As we already noted the fact that making Jesus exclusively human makes the gospel narrative 'easier to understand' or 'easier to believe' is not the same thing as being faithful to the original sources. But this is the essential banality of American neo-Protestantism. 'Faith' can only be for them 'what makes people believe' - or perhaps more intellectually truthfully - 'what makes me believe' rather than simply being faithful to the original sources or to what the truth is.
The truth is that Christianity was originally a very sophisticated mystery religion. Indeed as much as we would like to speculate that there was this 'primitive Christianity' from which the religion of Justin, Irenaeus and Clement of Alexandria developed, these ideas have no more reality than Earl Doherty's experiments. And the biggest red herring in the debate is the inevitable appeal to 'what the Jews must have believed.' Haven't these people ever read the common theme to many of the Qumran texts - the expectation of a divine visitation and the raising of an elect community centered around a messiah? Why is this 'Judaism' inevitably ignored when these neo-Protestant American play their 'Jew card' in the debates with mythicists?
As I said, I don't think that these feigned 'debates' are all that useful for settling the truth about 'mythicism.' I actually hate the term 'mythicism.' But it is my unshakable opinion that all these controversies only distract us from the truth because neither side is really that interested in uncovering the actual ground of early Christianity. They suffer from that all too modern vanity disguised as virtue that is - 'being right' all the time. The truth is still buried out there somewhere. It just isn't going to be uncovered in debates carried on blogs in the full view of the general public. There's a good chance that the answer will be found in the place we used to look for it - our surviving literary sources from antiquity. Let's put them to good use.
I have nothing against Earl Doherty's experimental interpretation of the Epistle to the Hebrews. He has a lot of interesting ideas, and it is worthwhile to spend as much time as possible contemplating interesting ideas. But do I think that there were any Christians anywhere in antiquity who believed that Jesus never appeared on the earth or didn't know a gospel narrative framed around this historical event? Of course not. But at the same time I think it is very dangerous to allow those who most vehently oppose 'mythicism' - i.e. American neo-Protestantism - to pretend that they stand anywhere near the truth either.
The fact that it 'makes it easier' to understand Jesus in limited terms of him 'being a man' and only a man, doesn't mean that this is what early Christianity actually preached.
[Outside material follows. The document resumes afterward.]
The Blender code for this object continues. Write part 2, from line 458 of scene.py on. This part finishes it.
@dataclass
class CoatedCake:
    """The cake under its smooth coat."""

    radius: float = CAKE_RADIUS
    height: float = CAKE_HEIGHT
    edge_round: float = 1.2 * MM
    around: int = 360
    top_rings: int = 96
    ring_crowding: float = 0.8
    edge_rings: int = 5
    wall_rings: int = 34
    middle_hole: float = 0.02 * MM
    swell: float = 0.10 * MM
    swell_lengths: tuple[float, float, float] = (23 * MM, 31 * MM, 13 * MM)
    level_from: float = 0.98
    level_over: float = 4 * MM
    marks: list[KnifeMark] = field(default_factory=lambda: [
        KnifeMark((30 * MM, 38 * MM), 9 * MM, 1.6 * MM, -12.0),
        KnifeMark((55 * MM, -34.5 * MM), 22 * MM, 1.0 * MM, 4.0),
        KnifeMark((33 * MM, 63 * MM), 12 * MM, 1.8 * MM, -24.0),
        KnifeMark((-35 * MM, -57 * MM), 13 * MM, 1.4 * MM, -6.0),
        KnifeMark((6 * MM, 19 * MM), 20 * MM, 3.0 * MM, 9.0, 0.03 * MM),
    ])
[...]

Yes certainly there were always heretics who understood Jesus in these terms. But that's the point isn't it? The exclusively human Jesus wasn't taken to be an acceptable position - ever - or at least until American Protestants of the modern age came to dominate the Christian identity.
There used to be a time when Christians were quite happy to split the difference. Jesus was a god born from a woman. But we should take the fact that there was an ancient compromise developed in the second and third centuries that the 'human interpretation' was the 'true' one and the 'God interpretation' something which developed from exaggeration. Indeed the ease by which this intellectual falsification takes place in otherwise intelligent American Protestants is no less miraculous than the claims of the Jesus mythicists.
As we already noted the fact that making Jesus exclusively human makes the gospel narrative 'easier to understand' or 'easier to believe' is not the same thing as being faithful to the original sources. But this is the essential banality of American neo-Protestantism. 'Faith' can only be for them 'what makes people believe' - or perhaps more intellectually truthfully - 'what makes me believe' rather than simply being faithful to the original sources or to what the truth is.
The truth is that Christianity was originally a very sophisticated mystery religion. Indeed as much as we would like to speculate that there was this 'primitive Christianity' from which the religion of Justin, Irenaeus and Clement of Alexandria developed, these ideas have no more reality than Earl Doherty's experiments. And the biggest red herring in the debate is the inevitable appeal to 'what the Jews must have believed.' Haven't these people ever read the common theme to many of the Qumran texts - the expectation of a divine visitation and the raising of an elect community centered around a messiah? Why is this 'Judaism' inevitably ignored when these neo-Protestant American play their 'Jew card' in the debates with mythicists?
As I said, I don't think that these feigned 'debates' are all that useful for settling the truth about 'mythicism.' I actually hate the term 'mythicism.' But it is my unshakable opinion that all these controversies only distract us from the truth because neither side is really that interested in uncovering the actual ground of early Christianity. They suffer from that all too modern vanity disguised as virtue that is - 'being right' all the time. The truth is still buried out there somewhere. It just isn't going to be uncovered in debates carried on blogs in the full view of the general public. There's a good chance that the answer will be found in the place we used to look for it - our surviving literary sources from antiquity. Let's put them to good use.